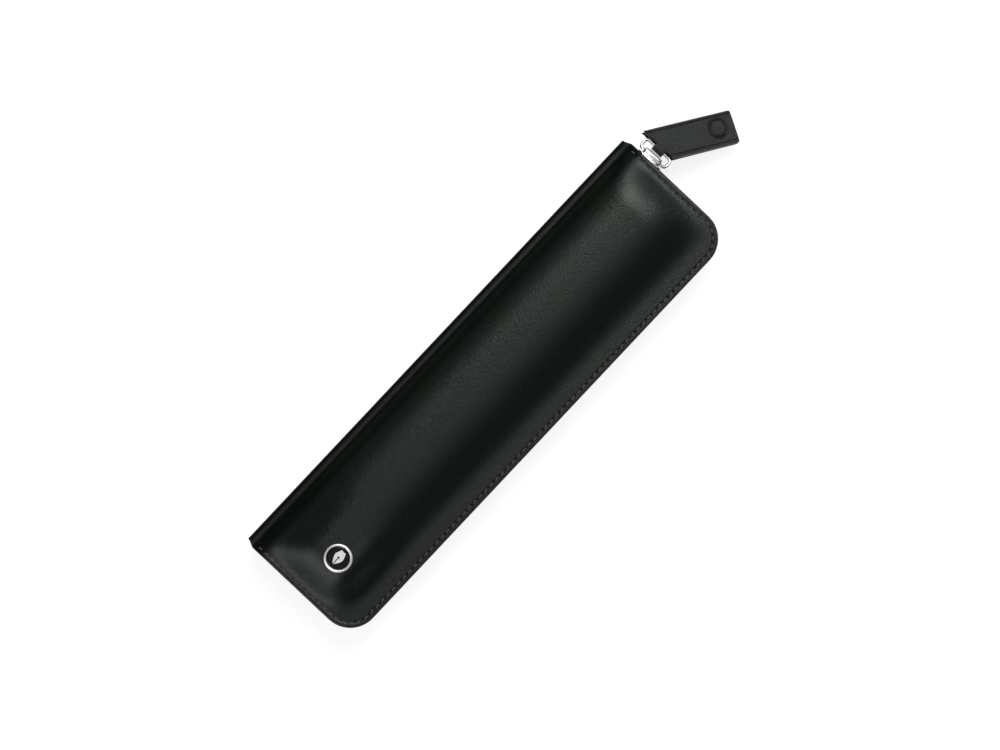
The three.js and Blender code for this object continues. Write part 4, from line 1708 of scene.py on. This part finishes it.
@dataclass
class PenLoop:
    """The leather band inside the back half that keeps the pen in place, sewn down by its foot."""

    sizes: CaseSizes
    repeat: RepeatAlongPath
    wall: float = 0.7
    stitch_inset: float = 1.1
    stitch_length: float = 1.5
    row_end_gap: float = 1.6
    thread_radius: float = 0.2

    def build(self) -> None:
        """Makes the band, its foot and the two rows of stitches that hold it."""
        low, high = node_box("pen_loop")
        centre = (low + high) / 2
        radius = (high[2] - low[2]) / 2
        half_length = (high[1] - low[1]) / 2
        inner = radius - self.wall
        soft = 0.2
        profile = [
            (inner, -half_length + soft), (inner + soft, -half_length), (radius - soft, -half_length),
            (radius, -half_length + soft), (radius, half_length - soft), (radius - soft, half_length),
            (inner + soft, half_length), (inner, half_length - soft),
        ]
        verts, faces = lathe(np.array(profile), 96)
        band = placed(verts, [(1, 0, 0), (0, 0, 1), (0, 1, 0)], centre), faces
        outline = rounded_rectangle(high[0] - low[0], 2 * half_length, 1.2)
        verts, faces = slab(outline, low[2], low[2] + self.wall, 0.2)
        foot = verts + centre * np.array([1, 1, 0]), faces
        loop = make_object("pen_loop_band", *joined(band, foot), FINISHES["lining"])
        finish_piece(loop, "back", "lining_leather", "pen_loop")
        for name, x in (("spine", low[0] + self.stitch_inset), ("zip", high[0] - self.stitch_inset)):
            middle = np.array([x, centre[1], low[2] + self.wall])
            self._stitch(f"pen_loop_stitches_{name}", middle, half_length)

    def _stitch(self, name: str, middle: Points, half_length: float) -> None:
        """Sews one edge of the foot down.

        Args:
            name: the row's name.
            middle: the middle of the row.
            half_length: half the foot's length.
        """
        reach = half_length - self.row_end_gap
        path = middle + np.array([(0, -reach, 0), (0, reach, 0)])
        item = one_stitch(self.stitch_length, self.thread_radius, 1)
        count = round(2 * reach / STITCH_PITCH) + 1
        row = self.repeat.lay(name, path, item, count, FINISHES["thread"], wobble=0.05)
        bpy.data.objects.remove(item)
        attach(row, "back")


@dataclass
class SpineLining:
    """The narrow lining leather inside the spine, its edges turned."""

    edge: float = 0.18

    def build(self) -> None:
        """Makes the strip in the room that the CAD strip takes."""
        low, high = node_box("spine_lining")
        middle, size = (low + high) / 2, high - low
        outline = rounded_rectangle(size[1], size[2], 1.0)
        verts, faces = slab(outline, -size[0] / 2, size[0] / 2, self.edge)
        verts = placed(verts, [(0, 1, 0), (0, 0, 1), (1, 0, 0)], middle)
        strip = make_object("spine_lining_strip", verts, faces, FINISHES["lining"])
        finish_piece(strip, "spine", "lining_leather", "spine_lining")


def dress_cad_nodes(dressed: dict[str, str]) -> None:
    """Gives each carried-over CAD node its finish.

    Args:
        dressed: node name to the name of its finish.
    """
    for name, finish in dressed.items():
        node = frame["nodes"][name]
        node.data.materials.clear()
        node.data.materials.append(FINISHES[finish])


# ---- Studio ----


@dataclass(frozen=True)
class SoftPanel:
    """One soft light: how far it leans from overhead, its half angles seen from the case, its brightness."""

    name: str
    lean_x: float
    lean_y: float
    half_width: float
    half_length: float
    radiance: float


@dataclass
class Studio:
    """A pale lit table, four soft panels and the camera above."""

    middle_height: float = 0.016
    camera_place: tuple[float, float] = (-0.000387, 0.005586)
    camera_height: float = 1.0
    camera_turn: float = 43.25
    lens: float = 118.8
    floor_tint: str = "#8c8c8b"
    floor_glow: float = 0.84
    floor_half_size: float = 3.0
    floor_level: float = -0.0002
    room_tint: str = "#f0f3ff"
    room_fill: float = 0.05
    panel_distance: float = 1.6
    panels: tuple[SoftPanel, ...] = (
        SoftPanel("key panel, spine side", -20.0, 32.0, 11.0, 19.0, 7.0),
        SoftPanel("overhead panel", 14.0, 2.0, 22.0, 34.0, 0.52),
        SoftPanel("near end panel", -6.0, -52.0, 24.0, 14.0, 2.5),
        SoftPanel("far end panel", -16.0, 54.0, 16.0, 12.0, 1.7),
    )

    def build(self) -> None:
        """Sets up the table, lights, world and camera."""
        self._table()
        for panel in self.panels:
            self._panel(panel)
        self._world()
        camera = bpy.data.objects.new("camera", bpy.data.cameras.new("camera"))
        camera.data.lens = self.lens
        camera.data.sensor_width = 36.0
        camera.location = (*self.camera_place, self.middle_height + self.camera_height)
        camera.rotation_euler = (0.0, 0.0, math.radians(self.camera_turn))
        bpy.context.scene.collection.objects.link(camera)
        bpy.context.scene.camera = camera
        bpy.context.scene.view_settings.view_transform = "Standard"

    def _table(self) -> None:
        """Lays the pale table under the case, lit from inside so that shadows stay faint."""
        mesh = bpy.data.meshes.new("table")
        half, low = self.floor_half_size, self.floor_level
        corners = [(-half, -half, low), (half, -half, low), (half, half, low), (-half, half, low)]
        mesh.from_pydata(corners, [], [(0, 1, 2, 3)])
        material, tree, shader = new_material("white acrylic, lit")
        feed(tree, shader, {
            "Base Color": linear(self.floor_tint), "Roughness": 0.6,
            "Emission Color": linear("#ffffff"), "Emission Strength": self.floor_glow,
        })
        mesh.materials.append(material)
        table = bpy.data.objects.new("table", mesh)
        bpy.context.scene.collection.objects.link(table)

    def _panel(self, panel: SoftPanel) -> None:
        """Hangs one soft panel that faces the case.

        Args:
            panel: its place, size and brightness.
        """
        lean_x, lean_y = math.radians(panel.lean_x), math.radians(panel.lean_y)
        direction = Vector((math.tan(lean_x), math.tan(lean_y), 1.0)).normalized()
        data = bpy.data.lights.new(panel.name, "AREA")
        data.shape = "RECTANGLE"
        data.size = 2 * self.panel_distance * math.tan(math.radians(panel.half_width))
        data.size_y = 2 * self.panel_distance * math.tan(math.radians(panel.half_length))
        data.energy = panel.radiance * math.pi * data.size * data.size_y
        light = bpy.data.objects.new(panel.name, data)
        light.location = direction * self.panel_distance
        across = Vector((1.0, 0.0, 0.0))
        along = direction.cross(across).normalized()
        across = along.cross(direction)
        light.rotation_euler = Matrix((across, along, direction)).transposed().to_euler()
        bpy.context.scene.collection.objects.link(light)

    def _world(self) -> None:
        """Fills the room with a dim even light."""
        world = bpy.data.worlds.new("room")
        world.use_nodes = True
        feed(world.node_tree, world.node_tree.nodes["Background"], {
            "Color": linear(self.room_tint), "Strength": self.room_fill,
        })
        bpy.context.scene.world = world


# ---- The case ----


def main() -> None:
    """Builds the case in order, from its leather to its pull, then the studio."""
    logging.basicConfig(level=logging.INFO, format="%(name)s: %(message)s")
    repeat = RepeatAlongPath()
    for side in Side:
        cover = CoverLeather(side, SIZES)
        cover.join_spine(cover.build())
        InnerSkin.lining(cover).build()
        InnerSkin.board(cover).build()
        SewnMargin(side, SIZES, repeat).build()
        LOG.info("%s half built", side.label)
    clamp("bottom_clamp", "zip_bottom_stop", "back")
    SpineLining().build()
    PenLoop(SIZES, repeat).build()
    LOG.info("inside built")
    Badge().build()
    LOG.info("badge built")
    ZipSlider().build()
    place = PullGeometry.from_frame()
    PullLink(place).build()
    PullTab(place).build()
    LOG.info("slider and pull built")
    dress_cad_nodes({
        "spine_board": "board",
        "badge_post": "zip", "badge_washer": "zip", "pull_tab_core": "board",
    })
    Studio().build()


if __name__ == "__main__":
    main()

++++++++++++++++++++

Task directions -
Everything from the first line of the material through the line containing "thread_radius: float = 0.2" is to be printed exactly; lines after that are to be left out.

Full response -
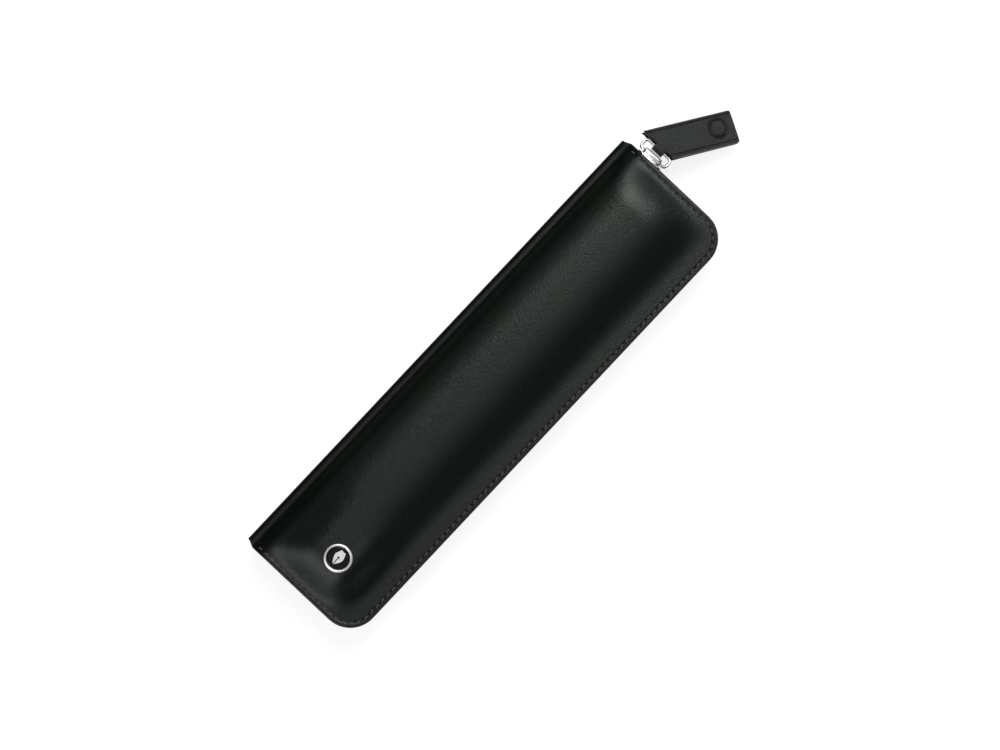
The three.js and Blender code for this object continues. Write part 4, from line 1708 of scene.py on. This part finishes it.
@dataclass
class PenLoop:
    """The leather band inside the back half that keeps the pen in place, sewn down by its foot."""

    sizes: CaseSizes
    repeat: RepeatAlongPath
    wall: float = 0.7
    stitch_inset: float = 1.1
    stitch_length: float = 1.5
    row_end_gap: float = 1.6
    thread_radius: float = 0.2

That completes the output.